To the casual observer, Scrooge may seem a narrowly defined role. Doyle, though, gives even the silliest lines the ring of truth, and don’t ever, for a second, doubt his range.
Dickens’ story, and SCR’s version of it, delivers a vision of industrial England long gone, yet one that offers lessons still applicable and relevant today. Dialect coach David Nevell has done his work and gotten solid results with the fine cast.
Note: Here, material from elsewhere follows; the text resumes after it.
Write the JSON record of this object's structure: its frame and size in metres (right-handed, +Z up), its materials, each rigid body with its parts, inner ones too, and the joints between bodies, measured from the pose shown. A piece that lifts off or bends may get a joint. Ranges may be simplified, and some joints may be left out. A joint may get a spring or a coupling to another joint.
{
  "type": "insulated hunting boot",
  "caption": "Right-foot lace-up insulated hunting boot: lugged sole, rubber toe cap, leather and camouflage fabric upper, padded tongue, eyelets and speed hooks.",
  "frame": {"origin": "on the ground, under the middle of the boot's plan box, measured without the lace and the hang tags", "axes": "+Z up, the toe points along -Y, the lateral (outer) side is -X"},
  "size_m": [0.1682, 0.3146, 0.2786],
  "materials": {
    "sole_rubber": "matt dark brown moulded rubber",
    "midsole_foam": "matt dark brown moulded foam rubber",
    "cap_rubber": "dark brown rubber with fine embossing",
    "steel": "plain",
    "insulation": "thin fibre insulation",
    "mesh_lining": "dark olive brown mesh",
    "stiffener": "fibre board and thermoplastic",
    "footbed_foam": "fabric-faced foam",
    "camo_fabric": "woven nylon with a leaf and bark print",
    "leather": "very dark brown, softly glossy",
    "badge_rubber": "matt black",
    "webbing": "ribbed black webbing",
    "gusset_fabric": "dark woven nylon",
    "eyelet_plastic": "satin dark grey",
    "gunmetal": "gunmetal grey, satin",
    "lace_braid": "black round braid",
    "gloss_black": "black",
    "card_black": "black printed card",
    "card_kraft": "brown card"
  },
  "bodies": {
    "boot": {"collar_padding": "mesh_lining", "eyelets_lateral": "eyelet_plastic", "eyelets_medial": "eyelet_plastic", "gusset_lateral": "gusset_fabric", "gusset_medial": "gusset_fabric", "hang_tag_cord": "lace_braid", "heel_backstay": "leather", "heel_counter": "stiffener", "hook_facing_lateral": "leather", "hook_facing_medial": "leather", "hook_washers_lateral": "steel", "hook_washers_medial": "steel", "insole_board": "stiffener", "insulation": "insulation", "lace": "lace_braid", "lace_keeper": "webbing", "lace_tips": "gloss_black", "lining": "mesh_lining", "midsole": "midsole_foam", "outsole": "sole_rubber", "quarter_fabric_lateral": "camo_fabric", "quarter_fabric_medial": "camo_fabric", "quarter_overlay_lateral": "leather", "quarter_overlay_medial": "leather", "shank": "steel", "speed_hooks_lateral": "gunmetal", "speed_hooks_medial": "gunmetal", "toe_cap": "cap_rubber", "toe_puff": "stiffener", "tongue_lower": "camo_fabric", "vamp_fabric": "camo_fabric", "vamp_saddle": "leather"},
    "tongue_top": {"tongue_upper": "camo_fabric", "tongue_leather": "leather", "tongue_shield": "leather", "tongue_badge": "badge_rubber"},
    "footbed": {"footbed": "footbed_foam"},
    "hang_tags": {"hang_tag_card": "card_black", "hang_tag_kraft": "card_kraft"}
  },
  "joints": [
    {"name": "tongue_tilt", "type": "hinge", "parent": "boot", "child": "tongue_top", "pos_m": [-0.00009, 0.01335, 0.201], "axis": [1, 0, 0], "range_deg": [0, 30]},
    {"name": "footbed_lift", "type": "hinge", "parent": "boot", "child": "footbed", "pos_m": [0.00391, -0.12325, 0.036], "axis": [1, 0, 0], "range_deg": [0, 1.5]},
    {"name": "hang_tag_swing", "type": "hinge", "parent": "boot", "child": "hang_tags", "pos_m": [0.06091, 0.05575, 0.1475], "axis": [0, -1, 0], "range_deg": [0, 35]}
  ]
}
As always, scenes of characters singing and dancing are an integral part of SCR’s production, and Patch’s durable script condenses things down to the basics, with some length added back in via the use of the show’s songs and dance interludes.
In addition to its literary pedigree, SCR’s production is a feast for the eyes and ears, thanks to Thomas Buderwitz’s scenic design, Dwight Richard Odle’s period-evocative costumes (augmented by those of Amy Hutto), Donna and Tom Ruzika’s lighting, Drew Dalzell’s sound, Dennis McCarthy’s original compositions, Sylvia Turner and Kelly Todd’s choreography, and the often dazzling (yet uncredited) special effects. So, come to SCR and enjoy this holiday feast.
Segerstrom Stage, South Coast Repertory, 655 Town Center Drive, Costa Mesa. Through Dec. 24. Running time: About two hours (including intermission). Tickets: $36 to $94. Purchase / information: 714-708-5500, www.scr.org.